GIVEN MATERIAL:
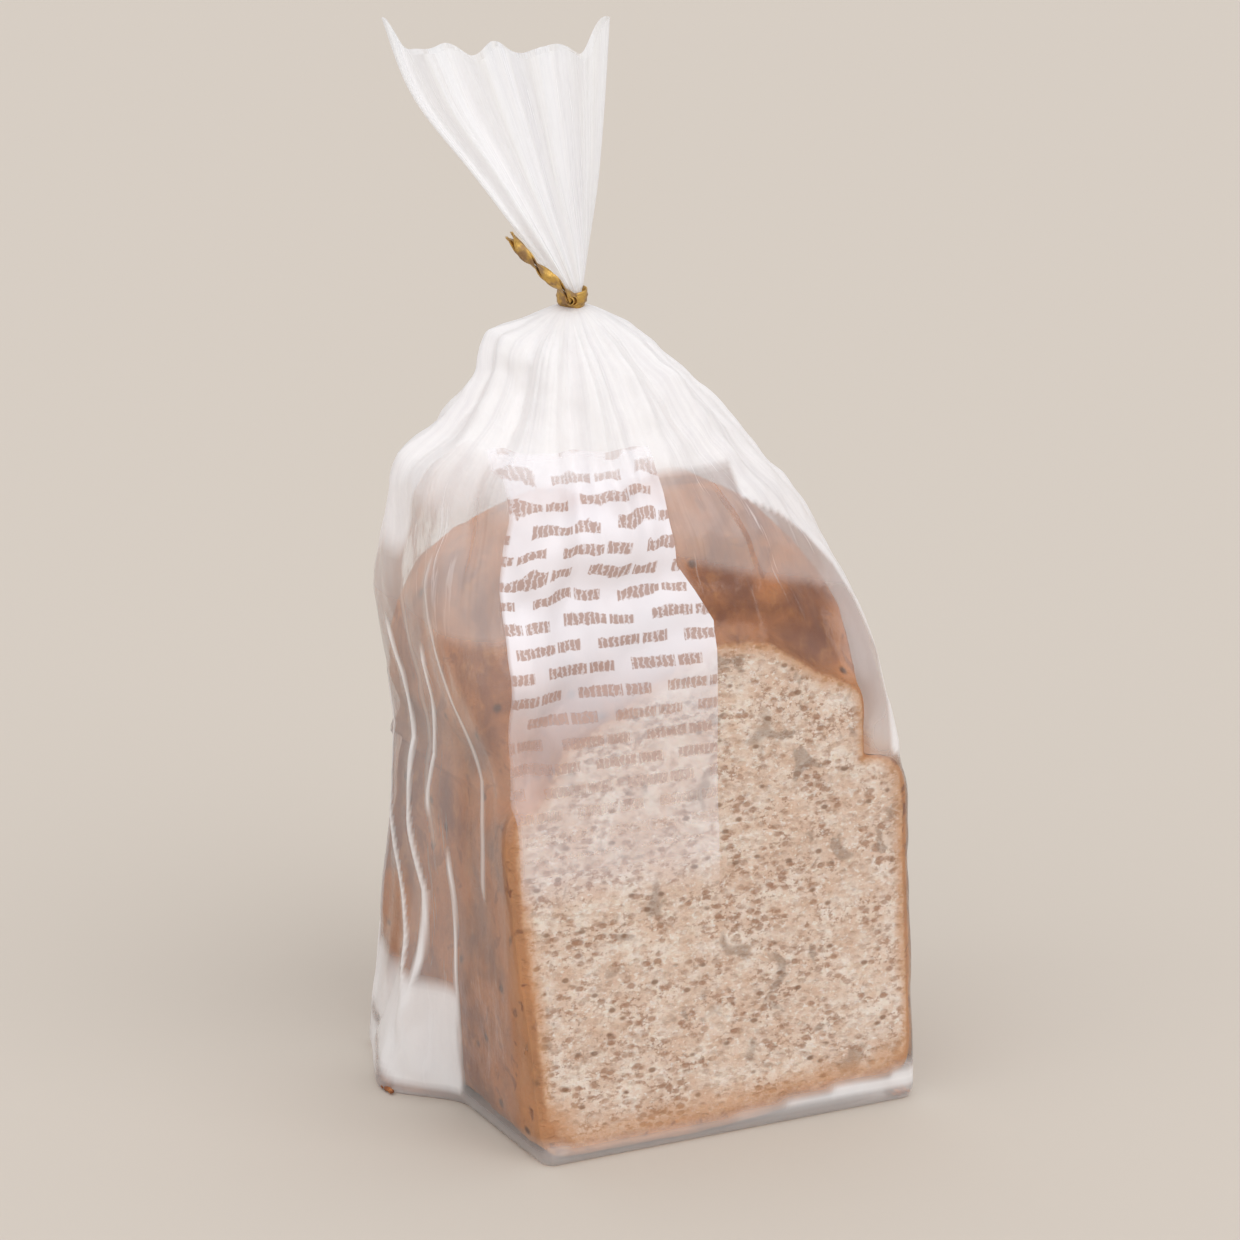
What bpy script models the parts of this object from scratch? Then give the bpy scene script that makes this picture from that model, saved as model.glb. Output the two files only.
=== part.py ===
"""Half a loaf of bread in a clear bag gathered at the neck by a twist tie.

Axes: X along the cut face of the loaf, Y into its depth with the cut face
toward -Y, Z up.  The base of the bag lies on Z = 0.
"""
import math

import bmesh
import bpy
from mathutils import Matrix, Vector

MM = 0.001

# --- driving sizes, millimetres -------------------------------------------
BASE_LEFT, BODY_LEFT, BODY_RIGHT = -75.5, -56.0, 67.5   # side walls in x
FRONT_FOOT, FRONT_LEAN = -54.0, 0.11      # front wall y at the base, lean back
BACK_FOOT, BACK_LEAN = 54.0, -0.03        # back wall y at the base, lean in
FRONT_SPREAD = 5.8                        # spread of the front left edge at the shoulder
GUSSET_TOP = 86.0                         # where the loose left side ends
GUSSET_MIDDLE, GUSSET_SPREAD = 8.0, 36.0  # place and half length of its belly in y
SHOULDER_Z = 105.0                        # where the walls start to close
NECK = (-13.2, 22.0, 229.5)               # centre of the gathered neck
NECK_RADIUS = 2.8
NECK_HALF = 2.2                           # half length of the straight neck
CORNER_FOOT, CORNER_BODY = 5.0, 12.0      # corner radius at base and shoulder
CLOSE_X = (2.20, 0.66)                    # closing curve across the width
CLOSE_Y = (2.6, 0.80)                     # closing curve through the depth
CROWN_LEFT, CROWN_RIGHT = 8.5, 5.5        # fullness beside the loaf's crown
CROWN_Z, CROWN_SPREAD = 160.0, 32.0       # its height and half height
PLEAT_DEPTH = 2.6                         # deepest pleat of the shoulders
TAIL_HEIGHT = 68.0                        # gathered film above the tie
TAIL_LEAN = (-19.5, 10.5)                 # shift of the tail's top
TAIL_HALF_WIDTH, TAIL_HALF_THICK = 31.5, 4.2
TAIL_TURN = -20.0                         # degrees, plane of the fan
TAIL_PLEAT, TAIL_PLEATS = 4.6, 4.5        # depth and number of its folds
TAIL_EAR = 8.0                            # rise of the two outer corners
TAIL_DISH = 2.0                           # hollow of the top between the films

TIE_GAP = 0.5                             # clear space between film and tie
TIE_WIDTH, TIE_THICK = 3.4, 1.0           # ribbon
TIE_SIDE = (-0.485, -0.875)               # way from the neck to the knot
TIE_END = (-17.0, 6.0, 19.5)              # from the knot to the end of the tail
TIE_TURNS = 2.25                          # twist along the tail
KNOT = (5.0, 3.0, 4.6)                    # knot: wide, deep, high

AROUND = 72
SIDE_RINGS = 13
CLOSE_RINGS = 22
TAIL_RINGS = 13


def lerp(a, b, t):
    return a + (b - a) * t


def smooth(t):
    t = max(0.0, min(1.0, t))
    return t * t * (3.0 - 2.0 * t)


def bell(v, middle, width):
    return math.exp(-((v - middle) / width) ** 2)


def rounded_box(f, hx, hy, r):
    """Point and normal at share f of the way round from the middle of the back."""
    r = min(r, hx - 1e-6, hy - 1e-6)
    quarter = math.pi * r / 2
    sx, sy = hx - r, hy - r
    s = (f % 1.0) * (4 * sx + 4 * sy + 4 * quarter)
    corners = ((-sx, sy, 90), (-sx, -sy, 180), (sx, -sy, 270), (sx, sy, 0))
    straights = ((sx, lambda d: (-d, hy, 0, 1)),
                 (2 * sy, lambda d: (-hx, sy - d, -1, 0)),
                 (2 * sx, lambda d: (-sx + d, -hy, 0, -1)),
                 (2 * sy, lambda d: (hx, -sy + d, 1, 0)),
                 (sx, lambda d: (sx - d, hy, 0, 1)))
    for k, (run, place) in enumerate(straights):
        if s <= run:
            return place(s)
        s -= run
        if k < 4:
            if s <= quarter:
                x, y, a0 = corners[k]
                a = math.radians(a0) + s / r
                return x + r * math.cos(a), y + r * math.sin(a), math.cos(a), math.sin(a)
            s -= quarter
    return 0.0, hy, 0.0, 1.0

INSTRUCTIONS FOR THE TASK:
Extract the complete listing verbatim.

TASK RESPONSE:
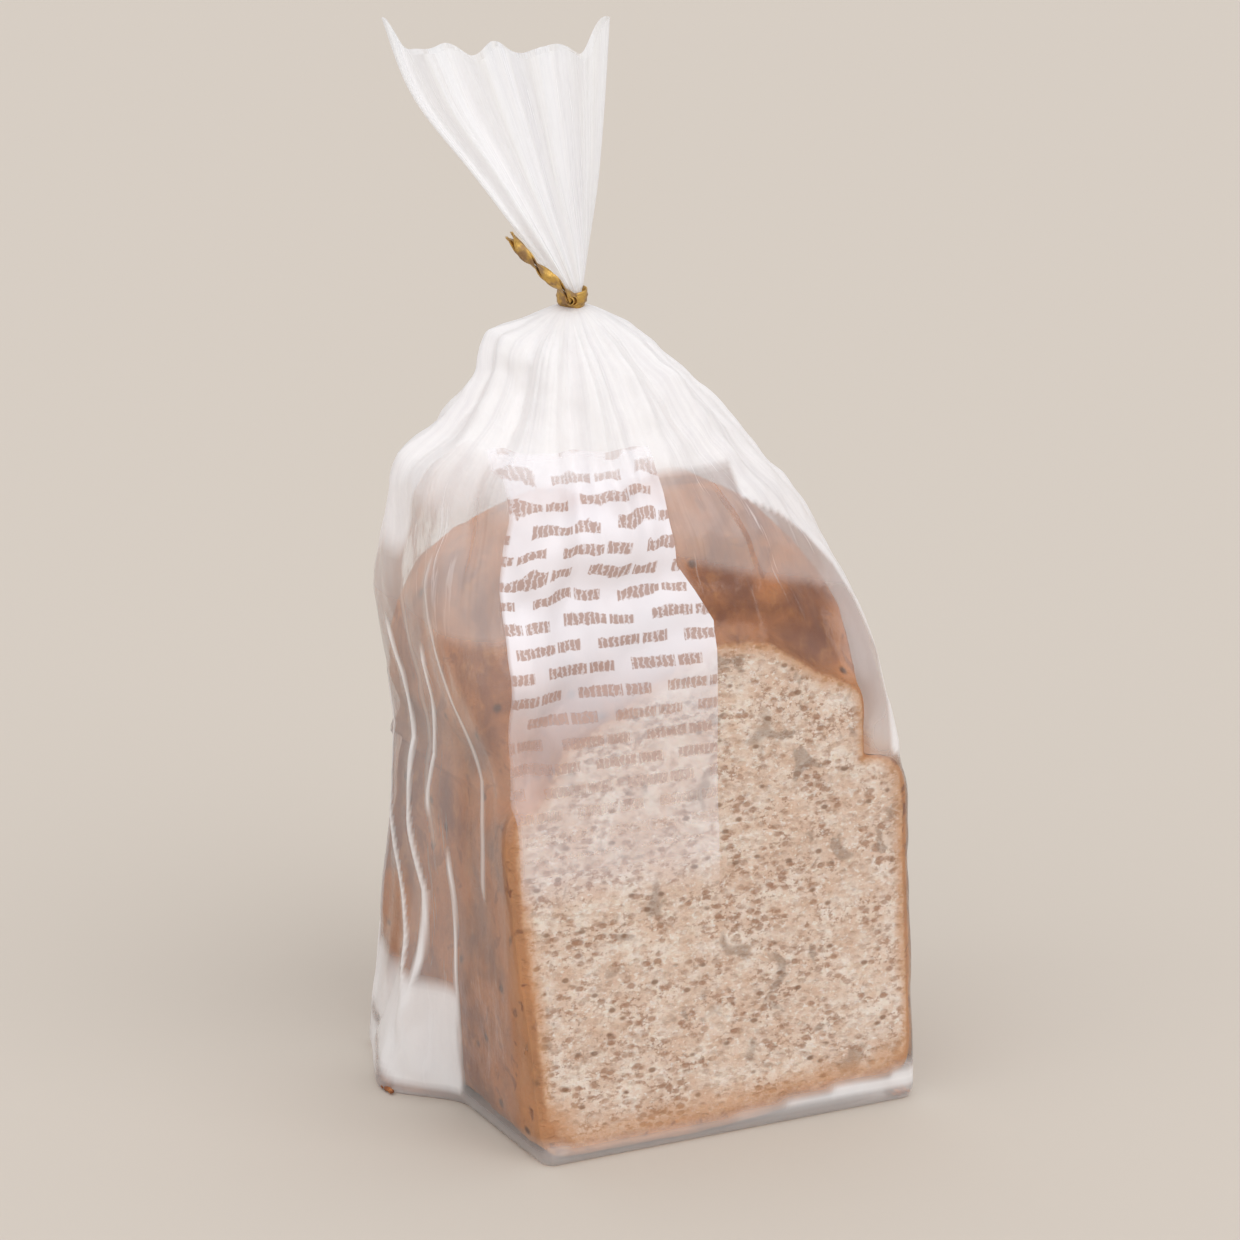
What bpy script models the parts of this object from scratch? Then give the bpy scene script that makes this picture from that model, saved as model.glb. Output the two files only.
=== part.py ===
"""Half a loaf of bread in a clear bag gathered at the neck by a twist tie.

Axes: X along the cut face of the loaf, Y into its depth with the cut face
toward -Y, Z up.  The base of the bag lies on Z = 0.
"""
import math

import bmesh
import bpy
from mathutils import Matrix, Vector

MM = 0.001

# --- driving sizes, millimetres -------------------------------------------
BASE_LEFT, BODY_LEFT, BODY_RIGHT = -75.5, -56.0, 67.5   # side walls in x
FRONT_FOOT, FRONT_LEAN = -54.0, 0.11      # front wall y at the base, lean back
BACK_FOOT, BACK_LEAN = 54.0, -0.03        # back wall y at the base, lean in
FRONT_SPREAD = 5.8                        # spread of the front left edge at the shoulder
GUSSET_TOP = 86.0                         # where the loose left side ends
GUSSET_MIDDLE, GUSSET_SPREAD = 8.0, 36.0  # place and half length of its belly in y
SHOULDER_Z = 105.0                        # where the walls start to close
NECK = (-13.2, 22.0, 229.5)               # centre of the gathered neck
NECK_RADIUS = 2.8
NECK_HALF = 2.2                           # half length of the straight neck
CORNER_FOOT, CORNER_BODY = 5.0, 12.0      # corner radius at base and shoulder
CLOSE_X = (2.20, 0.66)                    # closing curve across the width
CLOSE_Y = (2.6, 0.80)                     # closing curve through the depth
CROWN_LEFT, CROWN_RIGHT = 8.5, 5.5        # fullness beside the loaf's crown
CROWN_Z, CROWN_SPREAD = 160.0, 32.0       # its height and half height
PLEAT_DEPTH = 2.6                         # deepest pleat of the shoulders
TAIL_HEIGHT = 68.0                        # gathered film above the tie
TAIL_LEAN = (-19.5, 10.5)                 # shift of the tail's top
TAIL_HALF_WIDTH, TAIL_HALF_THICK = 31.5, 4.2
TAIL_TURN = -20.0                         # degrees, plane of the fan
TAIL_PLEAT, TAIL_PLEATS = 4.6, 4.5        # depth and number of its folds
TAIL_EAR = 8.0                            # rise of the two outer corners
TAIL_DISH = 2.0                           # hollow of the top between the films

TIE_GAP = 0.5                             # clear space between film and tie
TIE_WIDTH, TIE_THICK = 3.4, 1.0           # ribbon
TIE_SIDE = (-0.485, -0.875)               # way from the neck to the knot
TIE_END = (-17.0, 6.0, 19.5)              # from the knot to the end of the tail
TIE_TURNS = 2.25                          # twist along the tail
KNOT = (5.0, 3.0, 4.6)                    # knot: wide, deep, high

AROUND = 72
SIDE_RINGS = 13
CLOSE_RINGS = 22
TAIL_RINGS = 13


def lerp(a, b, t):
    return a + (b - a) * t


def smooth(t):
    t = max(0.0, min(1.0, t))
    return t * t * (3.0 - 2.0 * t)


def bell(v, middle, width):
    return math.exp(-((v - middle) / width) ** 2)


def rounded_box(f, hx, hy, r):
    """Point and normal at share f of the way round from the middle of the back."""
    r = min(r, hx - 1e-6, hy - 1e-6)
    quarter = math.pi * r / 2
    sx, sy = hx - r, hy - r
    s = (f % 1.0) * (4 * sx + 4 * sy + 4 * quarter)
    corners = ((-sx, sy, 90), (-sx, -sy, 180), (sx, -sy, 270), (sx, sy, 0))
    straights = ((sx, lambda d: (-d, hy, 0, 1)),
                 (2 * sy, lambda d: (-hx, sy - d, -1, 0)),
                 (2 * sx, lambda d: (-sx + d, -hy, 0, -1)),
                 (2 * sy, lambda d: (hx, -sy + d, 1, 0)),
                 (sx, lambda d: (sx - d, hy, 0, 1)))
    for k, (run, place) in enumerate(straights):
        if s <= run:
            return place(s)
        s -= run
        if k < 4:
            if s <= quarter:
                x, y, a0 = corners[k]
                a = math.radians(a0) + s / r
                return x + r * math.cos(a), y + r * math.sin(a), math.cos(a), math.sin(a)
            s -= quarter
    return 0.0, hy, 0.0, 1.0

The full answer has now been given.